Holder noted that he had recused himself from the probe because he was interviewed by the FBI about unauthorized disclosures in the matter.

A Justice Department statement said that since Holder's recusal in June 2012, the investigation "has been conducted by the FBI under the direction of the US Attorney and the supervision of the deputy attorney general."

The White House, meanwhile, sought to deflect criticism that it was targeting the news media in its war on leaks of classified or secret information.

Obama's spokesman Jay Carney said the White House was "not involved" in the decisions to seek AP records, noting that the Justice Department operates independently.

"I can't comment on the specifics of that, but I can tell you that the president feels strongly that we need... the press to be able to be unfettered in its pursuit of investigative journalism," Carney told reporters.

"And he is also mindful of the need for secret and classified information to remain secret and classified in order to protect our national security interests."

Carney said Obama has allowed the investigation to proceed and "it would be wholly inappropriate for the president to involve himself in a criminal investigation that... at least as reported, involves leaks of information from the administration."

The AP protested the seizure Monday in a letter to Holder saying "there can be no possible justification for such an overbroad collection" of records.

In a reply to the AP, Deputy Attorney General James Cole said the probe into leaked "classified information" began last year and warned "such disclosures can risk lives and cause grave harm to the security of all Americans."

Cole said agency rules require that other steps be exhausted before the seizure of phone records, and the action was taken only after "conducting over 550 interviews and reviewing tens of thousands of documents."

He said the subpoenas were "limited to a reasonable period of time and did not seek the content of any calls."

The revelation brought a flurry of criticism of the administration for what critics called an unprecedented assault on press freedom.

Senate Democratic leader Harry Reid, a leading member of Obama's Democratic Party, told reporters: "I have trouble defending what the Justice Department did... it's inexcusable."

Trevor Timm of the Freedom of the Press Foundation said: "It's time to stop looking at all of these leak investigations and prosecutions as ancillary to press freedom; they are a direct attack on it.

"This should be an important wake-up call for journalists."

Other analysts noted that the Obama administration had already gained a reputation for aggressively pursuing leaks of government secrets, and had gone a step further with the latest seizure.

"It's surprising and concerning to me that they would sweep so broadly in the search of AP phone records," David Pozen, a specialist in constitutional and national security law at Columbia University, told AFP.
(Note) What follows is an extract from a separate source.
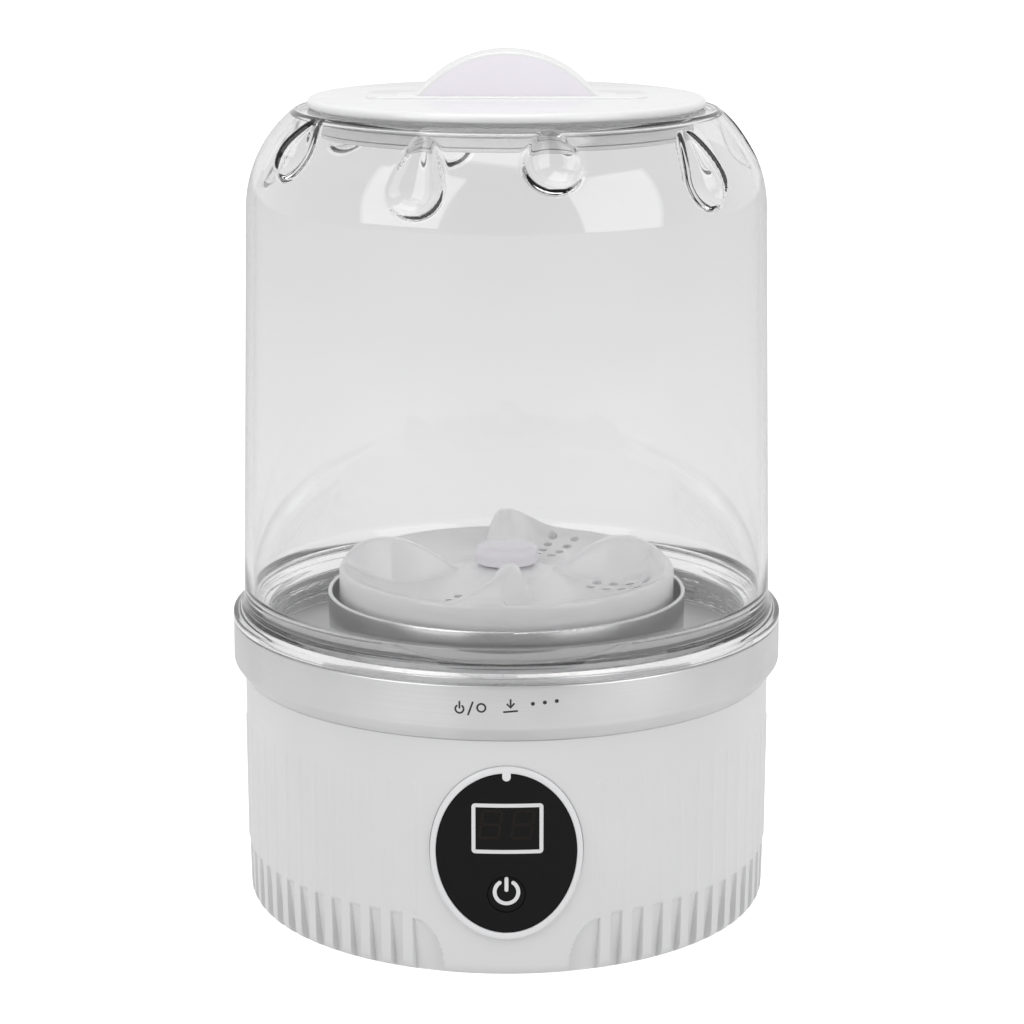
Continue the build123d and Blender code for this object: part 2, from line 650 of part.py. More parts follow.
def lid_cap():
    """The white lid: a rounded disc with its plug below, and a half-moon grip across its top."""
    disc = turned(
        [(0, LID_LOW), (LID_R, LID_LOW), (LID_R, LID_TOP), (0, LID_TOP)],
        [((LID_R, LID_TOP), 1.8), ((LID_R, LID_LOW), 0.6)],
    )
    plug = tube(PLUG_R - 2, PLUG_R, 209.0, LID_LOW) - tube(PLUG_R - 1, PLUG_R + 1, 211.6, 214.0)
    bar = Pos(0, 0, LID_TOP) * Box(74, 22, 2 * (BAR_TOP - LID_TOP))
    bar = fillet(bar.edges().filter_by(Axis.Z), 5) & drum(LID_R - 2, LID_LOW + 1, 240)
    grip = extrude(Plane.XZ * grip_outline(0), amount=GRIP_THICK / 2, both=True)
    inset = extrude(Plane.XZ * grip_outline(1.6), amount=GRIP_THICK / 2 + 1, both=True)
    inset -= block(-40, 40, -GRIP_THICK / 2 + INSET_DEPTH, GRIP_THICK / 2 - INSET_DEPTH, 200, 250)
    return (disc + plug + bar + grip) - inset


def grip_outline(inset):
    """The half-moon side view of the grip, moved in by inset, down to the bar that it stands on."""
    half = GRIP_HALF - inset
    top = GRIP_TOP - inset
    low = BAR_TOP if inset else LID_TOP
    arc = ThreePointArc((half, low), (0, top), (-half, low))
    return make_face(arc + Line((-half, low), (half, low)))


def grip_insets():
    """The two tinted half-moon panels let into the grip's faces."""
    panel = extrude(Plane.XZ * grip_outline(1.65), amount=GRIP_THICK / 2, both=True)
    panel &= block(-40, 40, -40, 40, BAR_TOP + 0.05, 250)
    half = GRIP_THICK / 2
    front = panel & block(-40, 40, -half + 0.15, -half + INSET_DEPTH, 200, 250)
    back = panel & block(-40, 40, half - INSET_DEPTH, half - 0.15, 200, 250)
    return [front, back]


def lid_seal():
    """The soft ring in the plug's groove, just clear of the tub's mouth."""
    return tube(PLUG_R - 0.95, PLUG_R + 0.3, 211.7, 213.9)


# ---------------------------------------------------------------- impeller


def crest_bend(reach):
    """How far a vane's crest lies ahead of its radius, which it meets again at the rim."""
    return min(0.1 * reach, 0.2 * (IMPELLER_R - reach))


def vane():
    """One ridge of the impeller, reaching out along +X, steep on one side and long on the other."""
    sections = []
    for reach, height in VANE_CREST:
        crest = crest_bend(reach)
        ahead = crest + VANE_CREST_HALF
        behind = crest - VANE_CREST_HALF
        rise = height - VANE_FOOT
        points = [(behind - VANE_LONG_RUN * rise, VANE_FOOT), (ahead + VANE_STEEP_RUN * rise, VANE_FOOT)]
        points += [(ahead, height), (behind, height)]
        sections.append(Plane.YZ.offset(reach) * make_face(Polyline(*points, close=True)))
    return loft(sections, ruled=True)


def hole_group():
    """The cutter of one group of drain holes, clockwise of the vane on +X."""
    hole = Cylinder(HOLE_R, 40)
    return [
        Rot(0, 0, angle) * Pos(radius, 0, IMPELLER_TOP) * hole
        for radius in HOLE_RADII
        for angle in HOLE_ANGLES
    ]


def impeller_disc():
    """The white impeller: a dished disc with four vanes, drain holes and a hub on the shaft."""
    rim = IMPELLER_R
    bore = rim - 2.2
    under = [(bore, 89.6), (32, 87.8), (24, 87.8), (HUB_R, 88.6)]
    outline = [(SHAFT_R, 84.0), (HUB_R, 84.0)] + under[::-1]
    outline += [(bore, IMPELLER_LOW), (rim, IMPELLER_LOW), (rim, IMPELLER_TOP)]
    outline += [(rim - 2.0, IMPELLER_TOP - 0.2), (38, 90.6), (31, 89.5), (25, 89.6)]
    outline += [(12, 91.4), (SHAFT_R, 91.4)]
    disc = turned(outline, [((rim, IMPELLER_TOP), 0.7)])
    reach = drum(rim - 0.6, IMPELLER_LOW, GRIP_TOP)
    for angle in VANE_ANGLES:
        disc += Rot(0, 0, angle) * (vane() & reach)
        disc -= [Rot(0, 0, angle) * hole for hole in hole_group()]
    # The underside stays hollow, and the hub is bored for the shaft and the screw.
    disc -= turned([(HUB_R, 80), (bore, 80)] + under)
    return disc - drum(SHAFT_R + 0.02, 80, SHAFT_TOP + 0.1) - drum(5.0, 91.4, 99)


def impeller_cap():
    """The round cap that hides the impeller's screw."""
    ring = turned(
        [(0, 93.6), (CAP_R, 93.6), (CAP_R, CAP_TOP), (0, CAP_TOP)],
        [((CAP_R, CAP_TOP), 2.4), ((CAP_R, 93.6), 0.6)],
    )
    stem = tube(3.4, 4.9, 91.9, 93.6)
    return ring + stem - drum(3.4, 90, 94.6)


def impeller_screw():
    """The screw that holds the impeller down on its shaft."""
    head = drum(2.9, SHAFT_TOP + 1.5, SHAFT_TOP + 3.4) - Pos(0, 0, SHAFT_TOP + 3.4) * Box(3.6, 0.7, 1.4)
    return head + drum(1.15, SHAFT_TOP - 6, SHAFT_TOP + 1.5)


PARTS = [
    base_shell, bottom_cover, rubber_feet, cover_screws, tray_screws, trim_ring, drum_tray,
    impeller_shroud, shaft_seal, upper_bush, gearbox_case, gearbox_cover, gearbox_screws, output_bush,
    gear_pin, motor_screws, motor_can, motor_end_cap, motor_terminals, motor_bearings, motor_magnets,
    rotor_shaft, rotor_core, commutator, motor_pinion, idler_gear, output_gear, output_shaft,
    panel_bezel, panel_lens, power_button, control_pcb, display_module, tact_switch, main_chip,
    power_inlet, inlet_board, tub, tub_seal, lid_cap, grip_insets, lid_seal,
    impeller_disc, impeller_cap, impeller_screw,
]  # fmt: skip

os.makedirs("parts", exist_ok=True)
for make in PARTS:
    made = make()
    if isinstance(made, list):
        made = Compound(children=[solid for shape in made for solid in shape.solids()])
    export_step(made, f"parts/{make.__name__}.step")
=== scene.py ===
"""The looks of the portable mini washer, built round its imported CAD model."""

import math

import bmesh
import bpy
import numpy as np
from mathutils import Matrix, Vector


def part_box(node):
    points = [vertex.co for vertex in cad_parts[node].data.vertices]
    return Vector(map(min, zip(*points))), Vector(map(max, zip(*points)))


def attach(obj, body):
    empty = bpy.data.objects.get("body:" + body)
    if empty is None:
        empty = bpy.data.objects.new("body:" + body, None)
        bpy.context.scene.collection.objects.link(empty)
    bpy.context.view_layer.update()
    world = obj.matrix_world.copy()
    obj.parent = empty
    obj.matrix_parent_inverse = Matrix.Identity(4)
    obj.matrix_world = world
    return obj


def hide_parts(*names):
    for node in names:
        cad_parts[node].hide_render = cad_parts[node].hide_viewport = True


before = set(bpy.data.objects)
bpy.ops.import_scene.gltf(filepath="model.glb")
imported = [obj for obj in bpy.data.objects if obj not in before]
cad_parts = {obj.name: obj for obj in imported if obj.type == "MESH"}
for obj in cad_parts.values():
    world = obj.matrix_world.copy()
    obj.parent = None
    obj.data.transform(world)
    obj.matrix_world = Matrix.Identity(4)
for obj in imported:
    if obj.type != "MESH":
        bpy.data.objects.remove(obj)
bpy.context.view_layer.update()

MM = 0.001

# ---------------------------- sizes, in millimetres


def node_size(node):
    """(radius, lowest, highest) of a round node, in millimetres."""
    low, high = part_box(node)
    return high.x / MM, low.z / MM, high.z / MM


SHELL_R, _, SHELL_TOP = node_size("base_shell")
RING_R, RING_LOW, RING_TOP = node_size("trim_ring")
_, TUB_LOW, TUB_TOP = node_size("tub")
IMPELLER_R, IMPELLER_LOW, _ = node_size("impeller_disc")
CAP_R, _, CAP_TOP = node_size("impeller_cap")
LID_R, LID_PLUG_LOW, LID_TOP = node_size("lid_cap")
FLANGE_LOW = RING_TOP + 0.3  # the tub's flange rests on its seal
FLANGE_TOP = FLANGE_LOW + 1.8
NECK_R = 68.2  # the tub's threaded neck
WALL = 2.2
FOOT_R = 71.9  # the tub's wall at its foot, where the flare ends
FLARE_TOP = 88.6
SHOULDER_R = 69.5  # the wall where the shoulder starts
SHOULDER_Z = 191.0
ARC_R = 33.5  # the shoulder's rounding
SEAT_R = 56.2  # the flat round the mouth that the lid sits on
SEAT_Z = TUB_TOP - 0.15
MOUTH_R = 49.9
LEAD = 13.6  # the thread's rise in one turn
STARTS = 4

# ---------------------------- mesh tools


def mesh_object(name, points, faces, smooth_angle=35.0):
    """A mesh object from points in millimetres, shaded smooth up to an angle between faces."""
    mesh = bpy.data.meshes.new(name)
    mesh.from_pydata([tuple(p) for p in np.asarray(points) * MM], [], faces)
    bm = bmesh.new()
    bm.from_mesh(mesh)
    bmesh.ops.recalc_face_normals(bm, faces=bm.faces)
    bm.to_mesh(mesh)
    bm.free()
    mesh.shade_smooth()
    mesh.set_sharp_from_angle(angle=math.radians(smooth_angle))
    piece = bpy.data.objects.new(name, mesh)
    bpy.context.scene.collection.objects.link(piece)
    return piece


def rounded(corners, steps=5):
    """A closed (radius, height) outline from (radius, height, rounding) corners."""
    outline = []
    count = len(corners)
    for i, (r, z, rounding) in enumerate(corners):
        here = np.array([r, z])
        if rounding == 0:
            outline.append(here)
            continue
        before = np.array(corners[i - 1][:2]) - here
        after = np.array(corners[(i + 1) % count][:2]) - here
        a = before / np.linalg.norm(before)
        b = after / np.linalg.norm(after)
        half = math.acos(np.clip(a @ b, -1, 1)) / 2
        reach = rounding / math.tan(half)
        centre = here + (a + b) / np.linalg.norm(a + b) * rounding / math.sin(half)
        start, end = here + a * reach - centre, here + b * reach - centre
        sweep = math.atan2(start[0] * end[1] - start[1] * end[0], start @ end)
        for k in range(steps + 1):
            turn = sweep * k / steps
            c, s = math.cos(turn), math.sin(turn)
            outline.append(centre + [c * start[0] - s * start[1], s * start[0] + c * start[1]])
    return outline


def even(start, end, step):
    """Points along a straight stretch, without its end."""
    start, end = np.array(start, float), np.array(end, float)
    count = max(1, round(np.linalg.norm(end - start) / step))
    return [start + (end - start) * k / count for k in range(count)]


def whole_turn(count):
    """Evenly spaced angles round a whole turn."""
    return np.linspace(0, 2 * np.pi, count, endpoint=False)


def lathe(name, outline, angles=None, shape=None, smooth_angle=35.0):
    """Turns a closed (radius, height) outline about Z. shape(r, z, angle, row) may move the points."""
    angles = whole_turn(256) if angles is None else angles
    outline = np.array(outline, float)
    r = np.repeat(outline[:, :1], len(angles), axis=1)
    z = np.repeat(outline[:, 1:], len(angles), axis=1)
    turn = np.repeat(angles[None, :], len(outline), axis=0)
    if shape is not None:
        row = np.repeat(np.arange(len(outline))[:, None], len(angles), axis=1)
        r, z = shape(r, z, turn, row)
    points = np.stack([r * np.sin(turn), -r * np.cos(turn), z], axis=-1).reshape(-1, 3)
    rows, columns = len(outline), len(angles)
    faces = []
    for i in range(rows):
        j = (i + 1) % rows
        if outline[i][0] < 1e-6 and outline[j][0] < 1e-6:
            continue
        for k in range(columns):
            m = (k + 1) % columns
            corners = [i * columns + k, i * columns + m, j * columns + m, j * columns + k]
            if outline[i][0] < 1e-6:
                corners = [i * columns, corners[2], corners[3]]
            elif outline[j][0] < 1e-6:
                corners = [corners[0], corners[1], j * columns]
            faces.append(corners)
    return tidy(mesh_object(name, points, faces, smooth_angle), smooth_angle)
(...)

"It certainly seems like an aggressive interpretation of the Justice Department's subpoena policy which has been in place since the 1970s to ensure that prosecutors proceed cautiously and narrowly when engaging the news media in such matters."

The Electronic Frontier Foundation said the news highlights the need for stronger privacy laws.

An EFF blog said the Justice Department "has long maintained that no one has any privacy interests in their call data records" while engaging in "unprecedented and aggressive prosecutions around government leaks."